As the cliché promises, all good things must come to an end. The question of how to wrap up the dilemma of Sam Beckett interests Bakula a great deal. Possibilities abound. The most obvious would be a Fugitive-like finale in which all matters are resolved. "There are so many different ways to end the show, and Don hasn't really talked about them. The Fugitive method is certainly one way to go," concurs Bakula, "where I would eventually leap back. Knowing Don, however, that would probably be a little pat for him.

"I'm not so sure that Sam is ever supposed to go back. According to the way Don has set is up, Sam may be being used as an instrument of healing or humanity or justice, or whatever you want to call it. I think Don coined it last year, that Sam's a Lone Ranger type of guy who gets in there, works out problems, and gets out. I'm not sure, but the intention seems to be that by Sam learning, he will then get back to the present. Sam learns every week, and hopefully, the viewer learns through Sam.

"Again, it's not something Don is trying to beat people over the head with. Subliminally, Sam learns when he is a black man, when he's a woman, when he's mentally retarded.

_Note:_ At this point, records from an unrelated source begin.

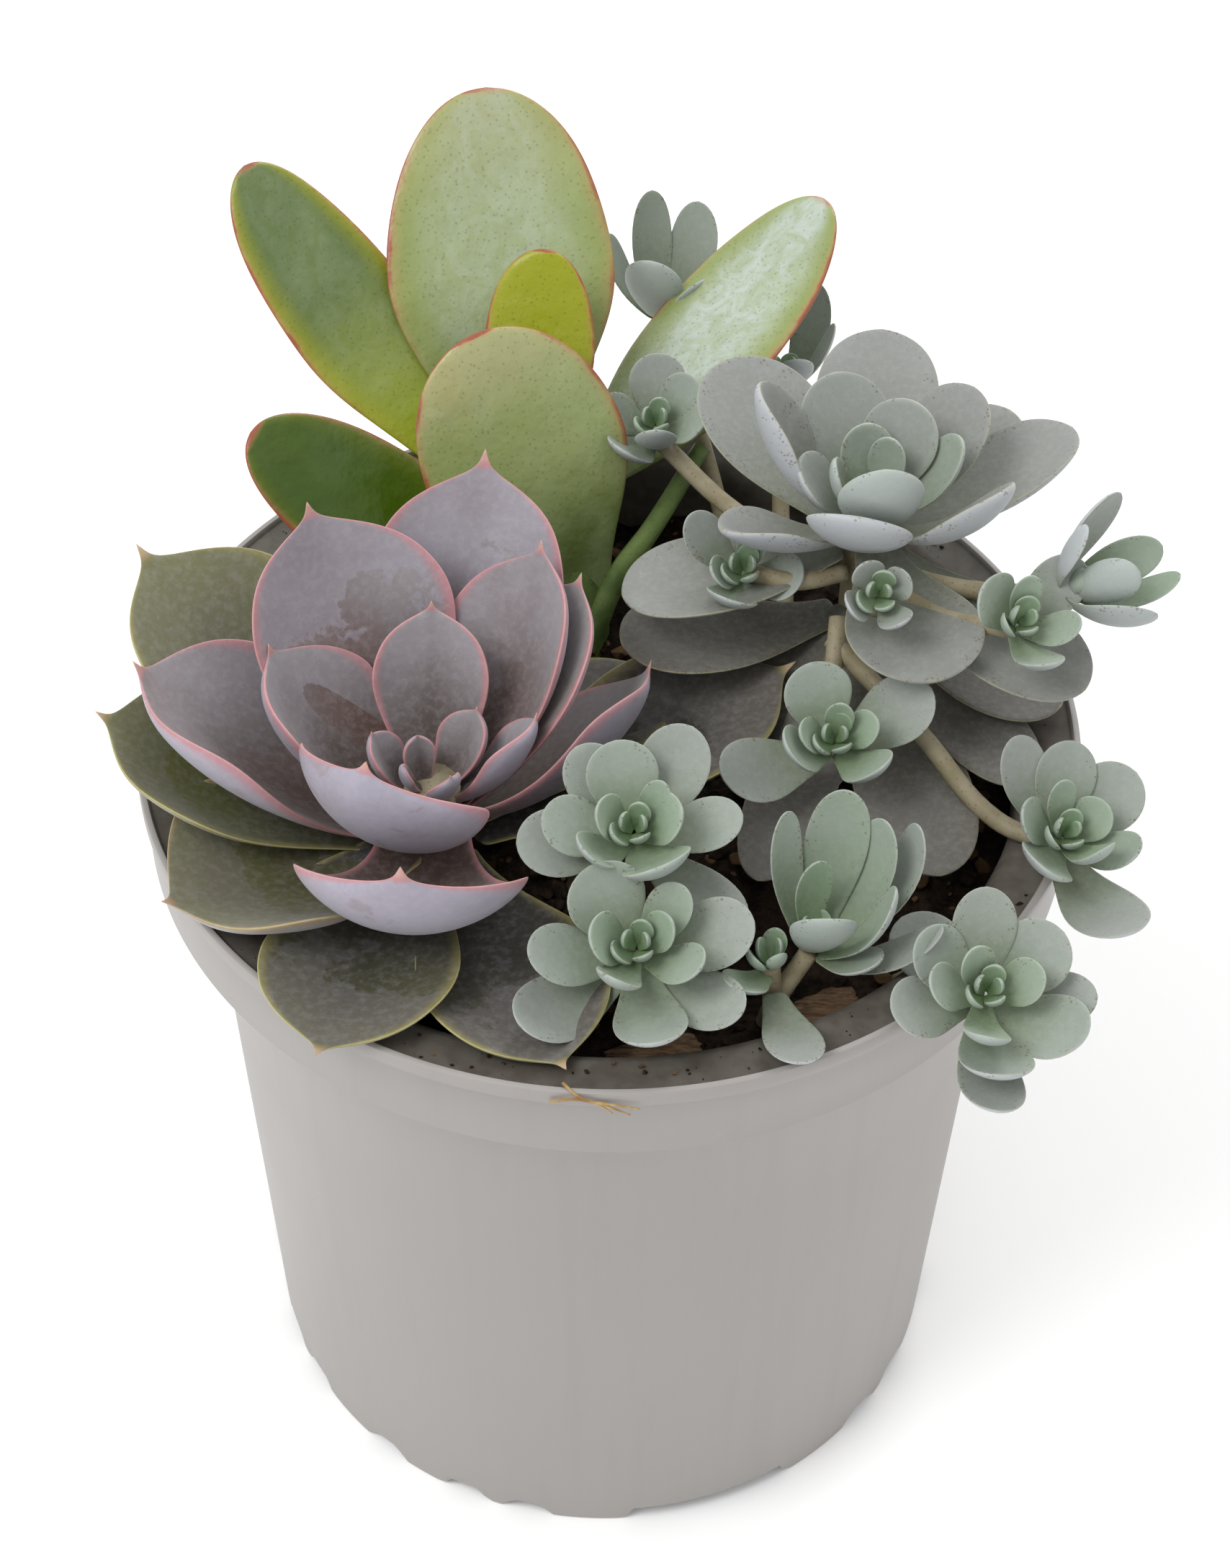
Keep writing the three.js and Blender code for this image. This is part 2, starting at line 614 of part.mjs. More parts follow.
// Adds a piece, cut back wherever it would come closer than GAP to what already stands.
function add(name, look, build) {
  let made = build(0);
  for (const other of placed) {
    if (overlaps(made.boundingBox(), other.box)) made = made.subtract(other.shape);
  }
  made = mainBody(made);
  const [color, roughness] = LOOK[look];
  const material = new THREE.MeshStandardMaterial({ color, roughness, metalness: 0 });
  const mesh = new THREE.Mesh(geometryOf(made), material);
  mesh.name = name;
  part.add(mesh);
  const shape = build(GAP);
  placed.push({ shape, box: shape.boundingBox() });
}

function addRosette(prefix, look, crown, kind, leaves) {
  for (const [name, ...row] of leaves) {
    add(prefix + name, look, (slack) => toCrown(leafSolid(kind, row, slack), onPot(crown.at)));
  }
}

add("pot", "pot", potSolid);
add("soil", "soil", soilSolid);
for (const [name, chip] of Object.entries(BARK)) add(name, "bark", (slack) => barkSolid(chip, slack));

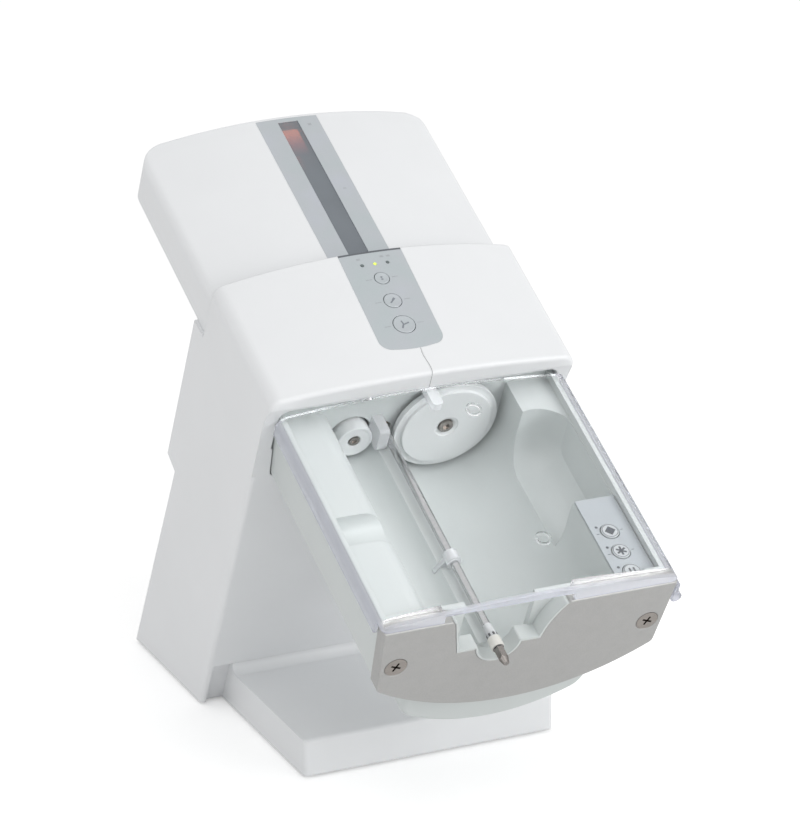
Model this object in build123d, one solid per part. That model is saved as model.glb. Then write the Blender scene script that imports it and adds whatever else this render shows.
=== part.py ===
from build123d import *
import os
from math import atan, cos, degrees, radians, sin, sqrt

os.makedirs("parts", exist_ok=True)

# A bench mixer for dental impression material, in millimetres. +Z is up and the front faces -Y.
# The head is drawn level in its own axes: x to the right, y backwards from the front edge of the
# hood, z upwards from the top edge of the hood's sides. HEAD then tips it forwards into place.

# Stance
HEAD_TILT = 26.7            # the head slopes down to the front, degrees
HEAD_RISE = 220.6           # top edge of the hood's front corners above the table
FEET_HEIGHT = 1.5

# Housing
WALL = 3.0
HOUSING_HALF = 90.5         # half width of hood and column
HOOD_LENGTH = 90.4
HOOD_CROWN_FRONT = 5.0      # rise of the hood's top between its sides
HOOD_CROWN_REAR = 11.7
HOOD_CORNER = 8.0
LIP_Z = -8.1                # lower edge of the hood's front face
COLUMN_FRONT = 4.0
COLUMN_REAR_UPPER = 104.5
COLUMN_REAR_LOWER = 91.5
COLUMN_REAR_FOOT = 96.5
COLUMN_JOG_Z = -143.0
COLUMN_DEPTH = 330.0        # drawn past the table and trimmed level
RECESS_RISE = 29.0          # the column's front is set back below this height
RECESS_DEPTH = 3.5
SEAM_X = 2.7                # where the two housing halves meet
MOUTH_HALF = 82.6           # opening that the tray comes out of
MOUTH_CORNER = 7.0

# Rear section of the head, lower and narrower than the hood
REAR_HALF = 88.5
REAR_SIDE_Z = -11.2
REAR_CROWN_Z = 0.9
REAR_END = 216.0
REAR_CORNER = 14.0
REAR_FLOOR_Z = -37.0
REAR_TUB_Z = -52.0
REAR_TUB_HALF = 60.0

# Trim strip, level window and control panel
STRIP_HALF = 18.7
STRIP_THICK = 1.2
WINDOW_HALF = 6.1
WINDOW_END = 211.5
PANEL_FRONT = 19.8
PANEL_CORNER = 7.0
PANEL_THICK = 1.0
PANEL_BUTTONS = [(36.0, 6.2), (53.5, 5.0), (70.2, 4.15)]       # place along y, radius
KEY_GAP = 0.3
PANEL_LAMPS = [-7.6, 0.0, 7.6]                                 # places along x
LAMP_Y = 81.0
LAMP_RADIUS = 0.9
PANEL_BOARD_Z = 0.0         # top face of the board under the panel
PANEL_SLOPE = degrees(atan((HOOD_CROWN_REAR - HOOD_CROWN_FRONT) / HOOD_LENGTH))
KEY_PROUD = 0.3             # keys stand this far out of the panel
KEY_DISH = 0.35             # depth of the hollow in a key's top
HOOD_EDGE = 2.5             # rounding of the hood's and column's front edges

# Foot plate, in table axes measured from the head's own origin
FOOT_HALF = 76.0
FOOT_FRONT = -2.3
FOOT_HEIGHT = 23.1
FOOT_BLEND = 6.0

# Axes of the plungers and of the mixing shaft
AXIS_Z = -41.9
BIG_X = 20.7
SMALL_X = -34.4
SHAFT_X = -14.6
FACE_Y = 0.5                # front faces of both plungers when drawn back
BIG_RADIUS = 30.6
BIG_FACE_RADIUS = 26.6
SMALL_RADIUS = 10.5
BIG_ROD_RADIUS = 5.0
SMALL_ROD_RADIUS = 4.0

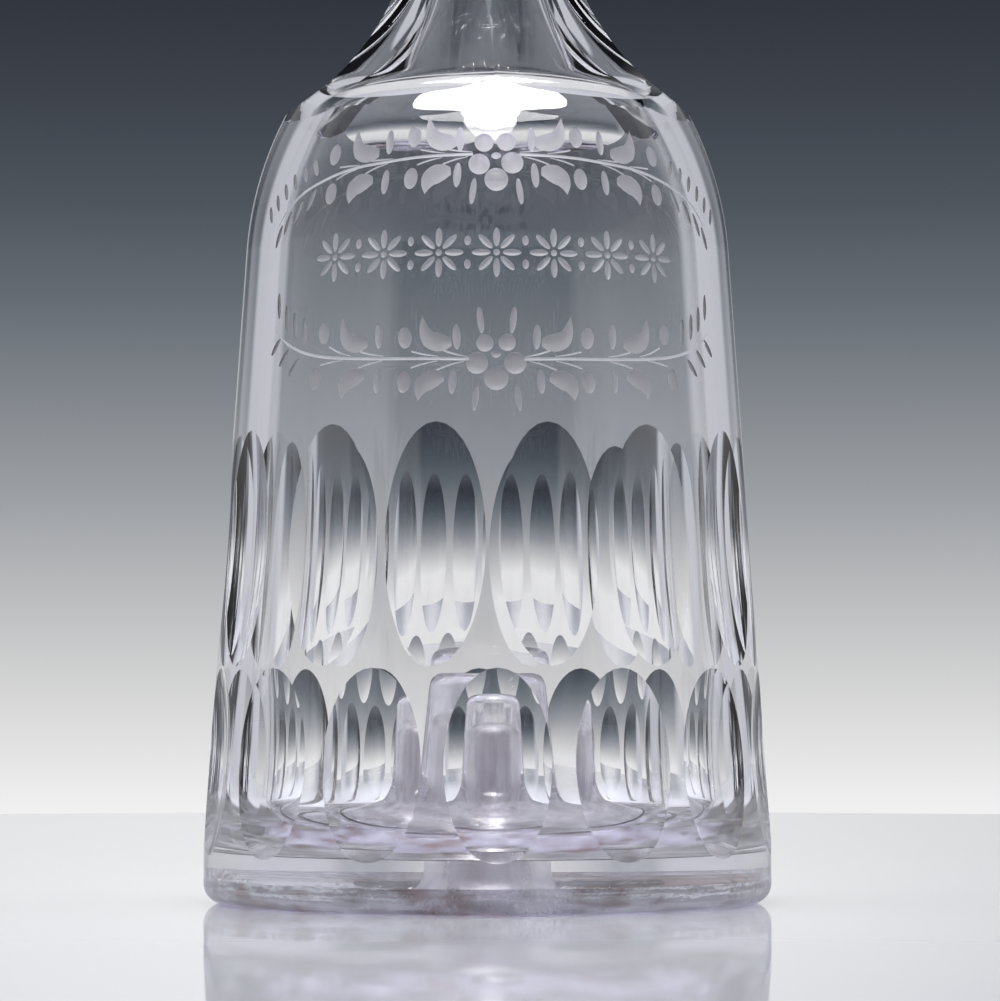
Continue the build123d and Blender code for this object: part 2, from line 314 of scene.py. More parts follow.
# Cuts: every one is the hollow that a wheel with a crowned rim leaves in the wall
cuts = {
    "ovals": 14,
    "crown": 26.5,
    "lower": {"height": glass["bandHeight"] + 11.0, "depth": 1.5, "wheel": 51.3},
    "upper": {"height": glass["bandHeight"] + 38.8, "depth": 1.4, "wheel": 84.7},
    # hand-cut ovals stand a little off their even places, in degrees, from the one behind round to it again
    "upperLean": (0.6, -0.5, 0.8, -0.7, -2.6, 0.9, -0.2, -1.9, -3.9, -2.0, 0.5, -0.6, 0.4, -0.3),
    "lowerLean": (0.0, 0.5, -0.4, 0.6, -0.3, 0.1, 0.0, 0.0, 0.3, -0.4, 0.5, -0.6, 0.4, -0.3),
    "flutes": 6,
    "fluteDepth": 0.5,
    "fluteWheel": 33.0,
    "fluteCrown": -110.0,  # a hollow rim, so that the flutes end nearly square
    "fluteFoot": (96.0, 108.0),  # the flutes end between these heights
    "longest": 22.0,  # no oval reaches further from its middle
    # the flat layout: millimetres across for one radian, spacing of the points and the least gaps between them
    "spread": 34.0,
    "lattice": 0.85,
    "leastGap": 0.4,
    "seamGap": 0.12,
    # an edge is searched for by halving, and a ray's meeting with a wheel by rounds that close in on it
    "halvings": 40,
    "rounds": 12,
}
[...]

He's constantly being exposed to things. He's becoming kind of, if it's possible, used to leaping in and out of bodies. One of the things that attracted me from the beginning," continues Bakula, "is that Don thinks of great stories and he always puts a twist in them. So, very seldom am I sitting there while reading a script, saying, 'Oh, I know how this is going to end.' I've learned now that I never know how it's going to end, and that goes for the show as a whole."

Bakula hopes to parlay his growing popularity into more roles in the future, be they on stage or screen during hiatuses. Off-days find the actor at his California home with his wife and young daughter or in a city such as Boston, meeting Quantum Leap fans at a science convention. "What I want to do with my career is do good work with good people in any medium. It doesn't matter to me. I would love to do films at some point. I haven't done any yet. I've got some that I'm working on and I'm excited about them. I think it's a terrific medium and I would love to see if I could be successful in it. I love doing Quantum Leap," notes Scott Bakula, "and I would be perfectly happy if we ran five or six years."